> _Task_: Only the lines from the one holding "addPart('drawer_skin', 'blackStainless', drawerSkin());" through the one holding "imported = [obj" are to be retyped, exactly as they appear, with both boundary lines included.

> _Given entries_:
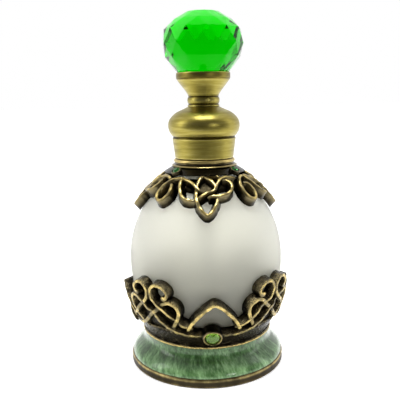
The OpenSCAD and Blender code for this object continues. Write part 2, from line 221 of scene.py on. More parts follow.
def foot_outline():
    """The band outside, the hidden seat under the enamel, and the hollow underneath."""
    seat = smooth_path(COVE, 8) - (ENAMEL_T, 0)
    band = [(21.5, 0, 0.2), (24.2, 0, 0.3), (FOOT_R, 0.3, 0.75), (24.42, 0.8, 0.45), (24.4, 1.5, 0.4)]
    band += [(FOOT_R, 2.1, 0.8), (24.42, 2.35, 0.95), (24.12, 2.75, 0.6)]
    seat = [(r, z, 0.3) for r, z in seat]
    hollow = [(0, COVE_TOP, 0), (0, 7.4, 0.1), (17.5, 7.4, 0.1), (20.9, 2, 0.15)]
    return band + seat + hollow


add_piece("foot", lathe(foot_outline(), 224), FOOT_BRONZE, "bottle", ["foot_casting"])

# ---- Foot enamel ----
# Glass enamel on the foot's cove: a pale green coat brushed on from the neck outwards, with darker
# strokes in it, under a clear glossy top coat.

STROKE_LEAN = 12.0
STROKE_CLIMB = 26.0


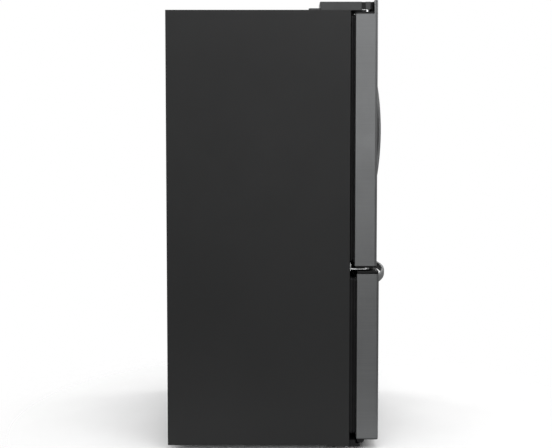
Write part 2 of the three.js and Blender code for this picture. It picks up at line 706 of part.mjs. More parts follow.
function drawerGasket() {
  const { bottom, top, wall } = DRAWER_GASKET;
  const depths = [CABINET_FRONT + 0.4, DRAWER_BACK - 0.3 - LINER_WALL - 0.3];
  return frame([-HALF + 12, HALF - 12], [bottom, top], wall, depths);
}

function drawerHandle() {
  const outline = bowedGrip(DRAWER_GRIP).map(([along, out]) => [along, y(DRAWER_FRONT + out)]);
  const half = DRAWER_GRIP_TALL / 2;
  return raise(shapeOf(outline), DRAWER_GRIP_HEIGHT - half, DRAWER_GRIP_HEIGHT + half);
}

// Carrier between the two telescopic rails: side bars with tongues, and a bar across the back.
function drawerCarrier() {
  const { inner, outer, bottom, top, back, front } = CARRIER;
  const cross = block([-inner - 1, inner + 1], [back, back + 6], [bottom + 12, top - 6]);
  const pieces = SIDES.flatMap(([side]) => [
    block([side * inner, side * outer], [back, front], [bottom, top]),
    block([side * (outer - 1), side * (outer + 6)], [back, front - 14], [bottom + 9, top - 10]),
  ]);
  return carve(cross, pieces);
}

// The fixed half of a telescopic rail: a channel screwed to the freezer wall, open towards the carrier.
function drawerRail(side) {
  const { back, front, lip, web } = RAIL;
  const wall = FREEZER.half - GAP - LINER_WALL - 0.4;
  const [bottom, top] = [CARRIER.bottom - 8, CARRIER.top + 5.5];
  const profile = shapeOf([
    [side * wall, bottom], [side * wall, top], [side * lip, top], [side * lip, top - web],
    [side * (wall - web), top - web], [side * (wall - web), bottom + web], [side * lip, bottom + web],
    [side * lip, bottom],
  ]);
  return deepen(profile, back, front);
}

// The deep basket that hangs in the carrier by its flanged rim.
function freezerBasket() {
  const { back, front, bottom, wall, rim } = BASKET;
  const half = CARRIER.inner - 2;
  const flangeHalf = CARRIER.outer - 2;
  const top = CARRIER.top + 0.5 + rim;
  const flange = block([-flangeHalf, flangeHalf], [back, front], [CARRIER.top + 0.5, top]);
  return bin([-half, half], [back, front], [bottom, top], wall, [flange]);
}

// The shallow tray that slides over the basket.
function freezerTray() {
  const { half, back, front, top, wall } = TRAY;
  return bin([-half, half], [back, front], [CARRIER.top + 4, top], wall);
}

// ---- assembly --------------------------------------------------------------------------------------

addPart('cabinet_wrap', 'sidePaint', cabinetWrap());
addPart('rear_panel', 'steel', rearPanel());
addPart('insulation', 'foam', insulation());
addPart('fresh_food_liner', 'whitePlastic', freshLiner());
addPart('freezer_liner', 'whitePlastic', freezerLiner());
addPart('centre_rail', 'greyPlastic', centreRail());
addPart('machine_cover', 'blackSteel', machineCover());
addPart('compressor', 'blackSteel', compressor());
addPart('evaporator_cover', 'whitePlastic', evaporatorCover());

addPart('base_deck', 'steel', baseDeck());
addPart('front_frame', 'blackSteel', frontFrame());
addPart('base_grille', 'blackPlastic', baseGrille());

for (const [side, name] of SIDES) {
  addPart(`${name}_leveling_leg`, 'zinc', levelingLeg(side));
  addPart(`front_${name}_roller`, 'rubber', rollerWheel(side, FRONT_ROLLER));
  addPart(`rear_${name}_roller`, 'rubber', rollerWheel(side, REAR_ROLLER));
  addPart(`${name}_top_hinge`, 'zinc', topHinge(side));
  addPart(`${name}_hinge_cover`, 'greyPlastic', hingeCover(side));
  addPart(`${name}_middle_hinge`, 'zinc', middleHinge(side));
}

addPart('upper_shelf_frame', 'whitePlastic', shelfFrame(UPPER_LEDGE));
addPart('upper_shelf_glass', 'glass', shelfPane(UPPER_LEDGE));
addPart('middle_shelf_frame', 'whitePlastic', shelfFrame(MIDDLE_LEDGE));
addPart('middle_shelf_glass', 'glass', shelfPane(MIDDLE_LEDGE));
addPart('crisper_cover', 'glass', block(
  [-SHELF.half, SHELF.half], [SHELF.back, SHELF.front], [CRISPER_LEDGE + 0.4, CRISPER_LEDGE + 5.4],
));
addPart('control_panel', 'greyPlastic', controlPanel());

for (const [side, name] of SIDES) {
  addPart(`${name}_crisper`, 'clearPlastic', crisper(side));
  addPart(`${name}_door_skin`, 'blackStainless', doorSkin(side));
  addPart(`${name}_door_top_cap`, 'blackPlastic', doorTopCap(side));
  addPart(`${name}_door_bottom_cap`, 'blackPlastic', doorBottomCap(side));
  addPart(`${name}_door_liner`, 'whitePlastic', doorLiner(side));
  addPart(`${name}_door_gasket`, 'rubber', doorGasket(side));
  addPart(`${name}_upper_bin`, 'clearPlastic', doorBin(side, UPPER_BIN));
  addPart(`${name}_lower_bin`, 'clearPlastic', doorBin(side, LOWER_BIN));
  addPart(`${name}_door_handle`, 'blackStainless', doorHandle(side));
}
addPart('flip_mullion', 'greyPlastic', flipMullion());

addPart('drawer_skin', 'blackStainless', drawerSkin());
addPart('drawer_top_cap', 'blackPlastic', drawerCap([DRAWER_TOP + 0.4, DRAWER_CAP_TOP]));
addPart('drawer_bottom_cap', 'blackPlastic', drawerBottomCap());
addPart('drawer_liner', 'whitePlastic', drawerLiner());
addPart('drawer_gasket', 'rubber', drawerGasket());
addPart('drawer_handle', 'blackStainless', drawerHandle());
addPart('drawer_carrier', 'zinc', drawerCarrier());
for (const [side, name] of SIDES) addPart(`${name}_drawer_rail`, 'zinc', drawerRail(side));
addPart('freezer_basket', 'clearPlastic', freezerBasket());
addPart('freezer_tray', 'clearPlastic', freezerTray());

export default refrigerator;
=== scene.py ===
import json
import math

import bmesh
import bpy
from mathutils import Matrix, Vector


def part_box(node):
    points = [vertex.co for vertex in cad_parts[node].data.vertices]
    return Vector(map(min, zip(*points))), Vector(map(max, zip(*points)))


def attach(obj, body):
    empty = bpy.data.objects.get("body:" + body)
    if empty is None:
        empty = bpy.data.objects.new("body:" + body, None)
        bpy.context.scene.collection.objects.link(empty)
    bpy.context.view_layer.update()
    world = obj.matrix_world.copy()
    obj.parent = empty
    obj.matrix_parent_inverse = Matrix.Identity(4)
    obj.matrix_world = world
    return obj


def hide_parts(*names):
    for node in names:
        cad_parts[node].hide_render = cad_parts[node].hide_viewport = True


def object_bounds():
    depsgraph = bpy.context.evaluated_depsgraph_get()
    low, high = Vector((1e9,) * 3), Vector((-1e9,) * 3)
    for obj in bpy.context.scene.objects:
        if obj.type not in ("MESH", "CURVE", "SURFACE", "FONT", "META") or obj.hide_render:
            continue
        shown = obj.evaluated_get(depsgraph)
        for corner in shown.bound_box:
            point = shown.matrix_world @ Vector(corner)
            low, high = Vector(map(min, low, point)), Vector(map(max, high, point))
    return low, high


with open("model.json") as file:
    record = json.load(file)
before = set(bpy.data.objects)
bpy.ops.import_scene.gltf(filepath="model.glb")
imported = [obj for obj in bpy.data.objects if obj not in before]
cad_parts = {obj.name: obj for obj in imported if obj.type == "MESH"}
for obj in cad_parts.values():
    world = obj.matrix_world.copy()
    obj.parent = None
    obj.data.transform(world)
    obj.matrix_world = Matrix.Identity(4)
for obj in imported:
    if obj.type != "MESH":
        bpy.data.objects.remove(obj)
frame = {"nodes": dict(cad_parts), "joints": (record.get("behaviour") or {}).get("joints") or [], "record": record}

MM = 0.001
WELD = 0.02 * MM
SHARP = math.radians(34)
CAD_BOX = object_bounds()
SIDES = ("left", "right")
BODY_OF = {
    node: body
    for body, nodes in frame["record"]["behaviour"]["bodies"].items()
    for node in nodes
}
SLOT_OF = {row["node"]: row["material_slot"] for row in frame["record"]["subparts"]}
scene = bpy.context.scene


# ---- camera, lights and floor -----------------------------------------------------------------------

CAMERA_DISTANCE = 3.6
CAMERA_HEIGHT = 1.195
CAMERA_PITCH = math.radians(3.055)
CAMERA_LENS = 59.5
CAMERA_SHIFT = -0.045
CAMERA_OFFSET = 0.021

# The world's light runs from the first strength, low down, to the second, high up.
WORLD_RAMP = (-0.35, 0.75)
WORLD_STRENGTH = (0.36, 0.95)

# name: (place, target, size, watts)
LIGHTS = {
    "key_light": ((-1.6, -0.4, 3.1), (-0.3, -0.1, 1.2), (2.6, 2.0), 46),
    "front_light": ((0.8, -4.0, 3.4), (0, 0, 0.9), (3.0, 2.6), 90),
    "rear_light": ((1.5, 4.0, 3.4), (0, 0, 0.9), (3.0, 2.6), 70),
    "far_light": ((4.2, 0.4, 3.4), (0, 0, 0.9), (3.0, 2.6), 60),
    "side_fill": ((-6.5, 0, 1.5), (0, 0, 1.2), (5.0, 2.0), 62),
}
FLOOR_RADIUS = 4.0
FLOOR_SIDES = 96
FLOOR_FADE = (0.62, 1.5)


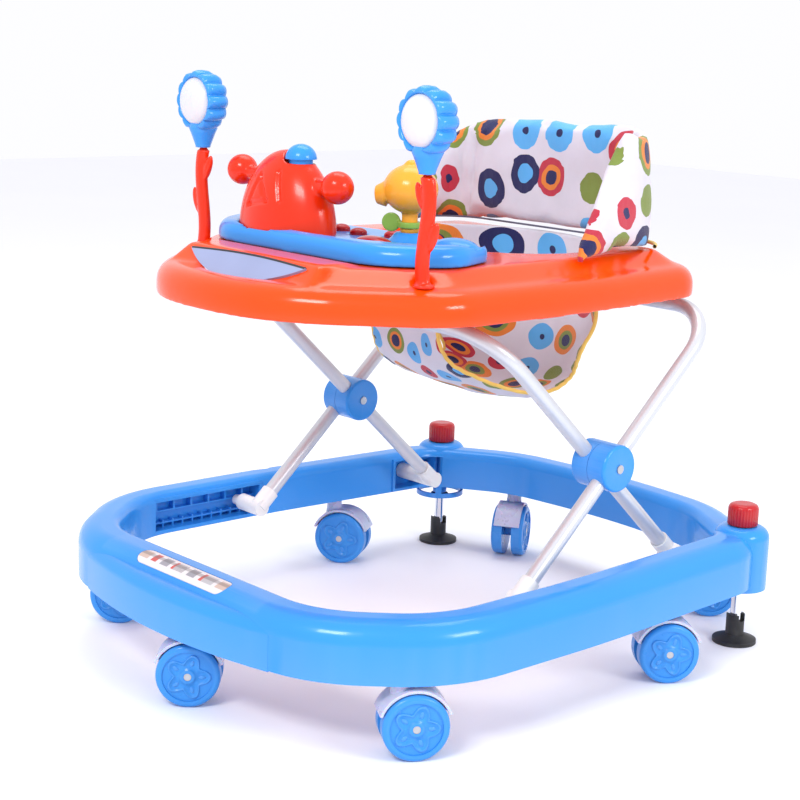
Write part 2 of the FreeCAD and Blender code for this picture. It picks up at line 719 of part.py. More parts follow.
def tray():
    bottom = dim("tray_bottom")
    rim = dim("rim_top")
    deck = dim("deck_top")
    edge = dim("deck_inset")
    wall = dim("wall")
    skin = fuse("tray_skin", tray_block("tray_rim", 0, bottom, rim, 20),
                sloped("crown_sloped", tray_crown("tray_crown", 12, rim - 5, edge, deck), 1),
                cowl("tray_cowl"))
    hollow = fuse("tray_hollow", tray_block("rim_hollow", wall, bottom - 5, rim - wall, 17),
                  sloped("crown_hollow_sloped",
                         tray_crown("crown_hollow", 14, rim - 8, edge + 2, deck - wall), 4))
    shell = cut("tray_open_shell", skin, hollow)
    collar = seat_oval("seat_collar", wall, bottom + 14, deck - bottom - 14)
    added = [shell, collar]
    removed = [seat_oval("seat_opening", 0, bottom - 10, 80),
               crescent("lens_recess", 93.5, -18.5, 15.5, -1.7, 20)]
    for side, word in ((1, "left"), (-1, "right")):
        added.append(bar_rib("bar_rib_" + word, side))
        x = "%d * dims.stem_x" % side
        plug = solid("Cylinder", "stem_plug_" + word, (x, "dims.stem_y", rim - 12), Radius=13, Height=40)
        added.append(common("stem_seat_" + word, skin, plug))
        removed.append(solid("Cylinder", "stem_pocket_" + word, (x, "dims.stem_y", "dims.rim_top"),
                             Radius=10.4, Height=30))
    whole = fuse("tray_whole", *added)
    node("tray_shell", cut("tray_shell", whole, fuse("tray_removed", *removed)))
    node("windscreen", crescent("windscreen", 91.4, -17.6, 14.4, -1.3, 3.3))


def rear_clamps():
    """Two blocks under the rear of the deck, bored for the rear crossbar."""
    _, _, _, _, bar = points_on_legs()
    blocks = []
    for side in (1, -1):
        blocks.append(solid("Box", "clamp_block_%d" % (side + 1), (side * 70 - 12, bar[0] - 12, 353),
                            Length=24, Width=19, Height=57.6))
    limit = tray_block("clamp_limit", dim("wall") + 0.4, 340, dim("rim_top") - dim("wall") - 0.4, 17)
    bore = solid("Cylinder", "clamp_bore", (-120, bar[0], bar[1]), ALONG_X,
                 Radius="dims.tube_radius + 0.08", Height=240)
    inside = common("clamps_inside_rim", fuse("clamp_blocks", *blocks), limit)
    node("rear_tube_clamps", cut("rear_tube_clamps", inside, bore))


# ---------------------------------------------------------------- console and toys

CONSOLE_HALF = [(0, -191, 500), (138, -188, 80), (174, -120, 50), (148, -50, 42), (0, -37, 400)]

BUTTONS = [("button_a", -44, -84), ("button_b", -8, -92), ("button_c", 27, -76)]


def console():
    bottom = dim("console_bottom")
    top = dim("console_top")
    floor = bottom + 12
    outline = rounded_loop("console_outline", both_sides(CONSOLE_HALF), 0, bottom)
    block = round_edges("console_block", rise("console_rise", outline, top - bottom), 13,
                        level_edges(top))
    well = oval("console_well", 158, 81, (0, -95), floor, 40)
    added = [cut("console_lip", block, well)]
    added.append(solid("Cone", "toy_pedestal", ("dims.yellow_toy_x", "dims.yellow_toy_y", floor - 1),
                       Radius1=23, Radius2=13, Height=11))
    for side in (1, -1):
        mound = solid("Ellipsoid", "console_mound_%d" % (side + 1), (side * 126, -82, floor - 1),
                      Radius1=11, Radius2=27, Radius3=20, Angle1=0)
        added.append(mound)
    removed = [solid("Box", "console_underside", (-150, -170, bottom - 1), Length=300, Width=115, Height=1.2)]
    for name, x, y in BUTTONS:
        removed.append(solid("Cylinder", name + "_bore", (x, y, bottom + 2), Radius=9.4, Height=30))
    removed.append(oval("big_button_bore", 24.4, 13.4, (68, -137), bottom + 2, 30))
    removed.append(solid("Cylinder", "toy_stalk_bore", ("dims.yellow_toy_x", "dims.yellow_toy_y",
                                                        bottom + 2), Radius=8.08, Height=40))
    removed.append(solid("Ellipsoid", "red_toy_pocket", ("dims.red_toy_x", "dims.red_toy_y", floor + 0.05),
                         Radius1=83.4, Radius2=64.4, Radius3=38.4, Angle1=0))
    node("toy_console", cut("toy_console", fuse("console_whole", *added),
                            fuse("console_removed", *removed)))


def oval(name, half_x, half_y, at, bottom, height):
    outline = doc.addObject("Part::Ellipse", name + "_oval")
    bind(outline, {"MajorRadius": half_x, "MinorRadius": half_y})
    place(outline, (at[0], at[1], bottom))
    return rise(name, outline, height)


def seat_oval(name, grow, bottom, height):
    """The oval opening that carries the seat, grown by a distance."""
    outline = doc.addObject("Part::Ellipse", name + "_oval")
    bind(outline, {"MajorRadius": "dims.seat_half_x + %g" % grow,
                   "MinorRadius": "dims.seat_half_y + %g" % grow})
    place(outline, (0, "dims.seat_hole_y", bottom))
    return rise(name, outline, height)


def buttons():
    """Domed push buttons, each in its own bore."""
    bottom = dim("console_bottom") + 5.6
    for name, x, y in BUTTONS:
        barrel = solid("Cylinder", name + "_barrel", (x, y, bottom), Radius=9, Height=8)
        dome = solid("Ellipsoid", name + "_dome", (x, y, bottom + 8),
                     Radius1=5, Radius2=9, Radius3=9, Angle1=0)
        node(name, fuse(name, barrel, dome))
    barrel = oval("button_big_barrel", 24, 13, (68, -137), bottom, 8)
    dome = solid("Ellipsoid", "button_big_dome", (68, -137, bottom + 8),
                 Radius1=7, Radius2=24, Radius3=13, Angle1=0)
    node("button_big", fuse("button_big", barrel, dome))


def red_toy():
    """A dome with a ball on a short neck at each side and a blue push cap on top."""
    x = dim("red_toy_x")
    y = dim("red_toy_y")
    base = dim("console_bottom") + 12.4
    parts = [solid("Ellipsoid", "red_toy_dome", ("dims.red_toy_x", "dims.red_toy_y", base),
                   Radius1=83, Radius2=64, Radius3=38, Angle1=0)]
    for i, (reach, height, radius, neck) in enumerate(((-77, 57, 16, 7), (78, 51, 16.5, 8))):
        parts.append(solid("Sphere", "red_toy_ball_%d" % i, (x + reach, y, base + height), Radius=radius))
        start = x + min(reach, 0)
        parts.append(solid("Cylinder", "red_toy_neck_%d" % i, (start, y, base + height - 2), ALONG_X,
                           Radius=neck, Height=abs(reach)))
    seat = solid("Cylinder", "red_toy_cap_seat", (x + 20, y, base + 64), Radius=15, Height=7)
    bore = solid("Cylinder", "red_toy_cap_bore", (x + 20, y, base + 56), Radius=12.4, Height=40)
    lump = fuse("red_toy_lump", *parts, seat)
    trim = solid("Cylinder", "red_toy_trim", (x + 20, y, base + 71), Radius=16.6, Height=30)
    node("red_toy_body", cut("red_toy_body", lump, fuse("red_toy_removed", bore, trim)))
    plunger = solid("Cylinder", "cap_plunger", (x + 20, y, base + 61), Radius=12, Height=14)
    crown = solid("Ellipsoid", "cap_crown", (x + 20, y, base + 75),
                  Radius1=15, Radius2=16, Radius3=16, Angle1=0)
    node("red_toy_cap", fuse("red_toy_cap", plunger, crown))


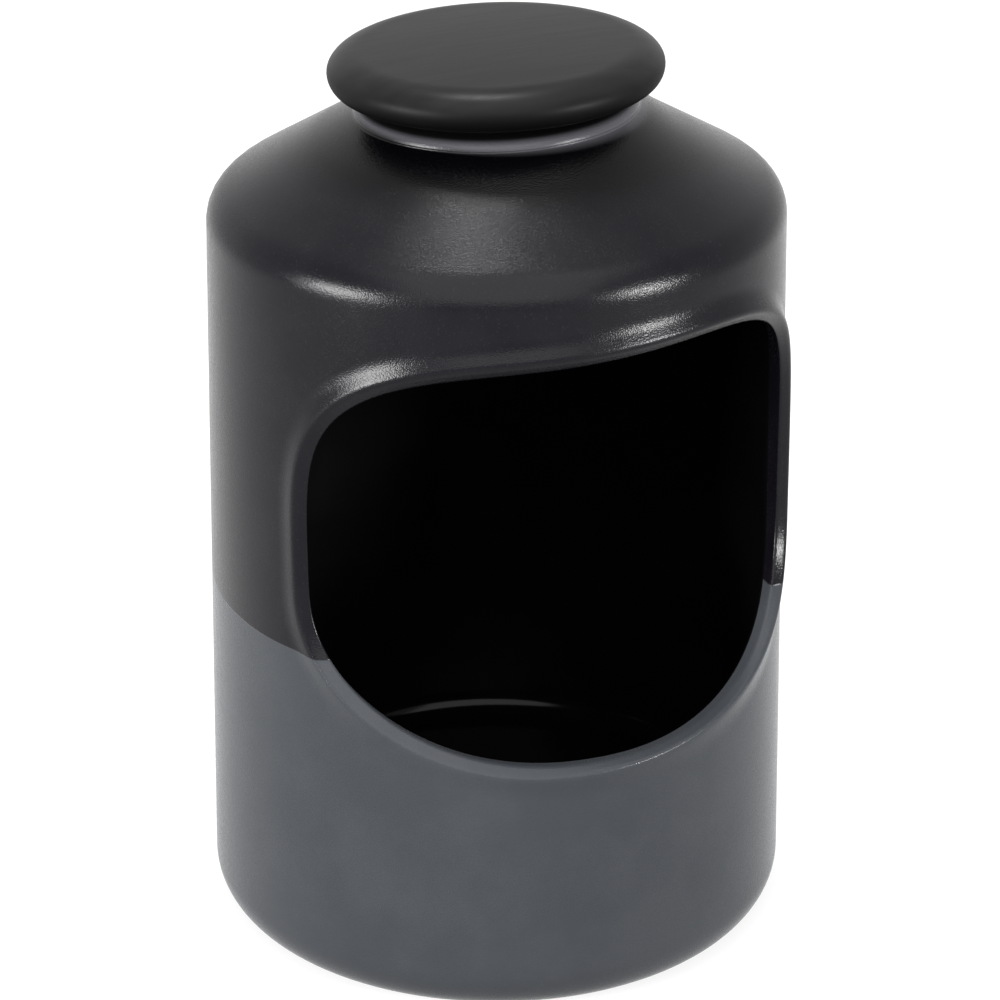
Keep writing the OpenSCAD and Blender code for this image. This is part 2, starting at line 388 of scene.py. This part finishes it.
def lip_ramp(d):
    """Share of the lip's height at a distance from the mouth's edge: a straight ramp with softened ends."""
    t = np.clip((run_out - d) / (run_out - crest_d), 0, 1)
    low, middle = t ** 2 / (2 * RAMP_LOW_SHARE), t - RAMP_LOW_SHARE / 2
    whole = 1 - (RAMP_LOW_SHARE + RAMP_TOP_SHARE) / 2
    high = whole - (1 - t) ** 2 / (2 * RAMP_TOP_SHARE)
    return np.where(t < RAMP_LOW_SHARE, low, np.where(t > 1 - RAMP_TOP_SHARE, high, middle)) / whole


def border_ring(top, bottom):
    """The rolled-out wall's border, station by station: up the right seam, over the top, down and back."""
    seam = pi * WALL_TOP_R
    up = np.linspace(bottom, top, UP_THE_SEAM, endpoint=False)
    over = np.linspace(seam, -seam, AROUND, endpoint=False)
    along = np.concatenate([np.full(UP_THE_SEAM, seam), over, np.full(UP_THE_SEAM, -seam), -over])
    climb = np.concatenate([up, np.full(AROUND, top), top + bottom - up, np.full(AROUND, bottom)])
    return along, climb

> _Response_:
addPart('drawer_skin', 'blackStainless', drawerSkin());
addPart('drawer_top_cap', 'blackPlastic', drawerCap([DRAWER_TOP + 0.4, DRAWER_CAP_TOP]));
addPart('drawer_bottom_cap', 'blackPlastic', drawerBottomCap());
addPart('drawer_liner', 'whitePlastic', drawerLiner());
addPart('drawer_gasket', 'rubber', drawerGasket());
addPart('drawer_handle', 'blackStainless', drawerHandle());
addPart('drawer_carrier', 'zinc', drawerCarrier());
for (const [side, name] of SIDES) addPart(`${name}_drawer_rail`, 'zinc', drawerRail(side));
addPart('freezer_basket', 'clearPlastic', freezerBasket());
addPart('freezer_tray', 'clearPlastic', freezerTray());

export default refrigerator;
=== scene.py ===
import json
import math

import bmesh
import bpy
from mathutils import Matrix, Vector


def part_box(node):
    points = [vertex.co for vertex in cad_parts[node].data.vertices]
    return Vector(map(min, zip(*points))), Vector(map(max, zip(*points)))


def attach(obj, body):
    empty = bpy.data.objects.get("body:" + body)
    if empty is None:
        empty = bpy.data.objects.new("body:" + body, None)
        bpy.context.scene.collection.objects.link(empty)
    bpy.context.view_layer.update()
    world = obj.matrix_world.copy()
    obj.parent = empty
    obj.matrix_parent_inverse = Matrix.Identity(4)
    obj.matrix_world = world
    return obj


def hide_parts(*names):
    for node in names:
        cad_parts[node].hide_render = cad_parts[node].hide_viewport = True


def object_bounds():
    depsgraph = bpy.context.evaluated_depsgraph_get()
    low, high = Vector((1e9,) * 3), Vector((-1e9,) * 3)
    for obj in bpy.context.scene.objects:
        if obj.type not in ("MESH", "CURVE", "SURFACE", "FONT", "META") or obj.hide_render:
            continue
        shown = obj.evaluated_get(depsgraph)
        for corner in shown.bound_box:
            point = shown.matrix_world @ Vector(corner)
            low, high = Vector(map(min, low, point)), Vector(map(max, high, point))
    return low, high


with open("model.json") as file:
    record = json.load(file)
before = set(bpy.data.objects)
bpy.ops.import_scene.gltf(filepath="model.glb")
imported = [obj for obj in bpy.data.objects if obj not in before]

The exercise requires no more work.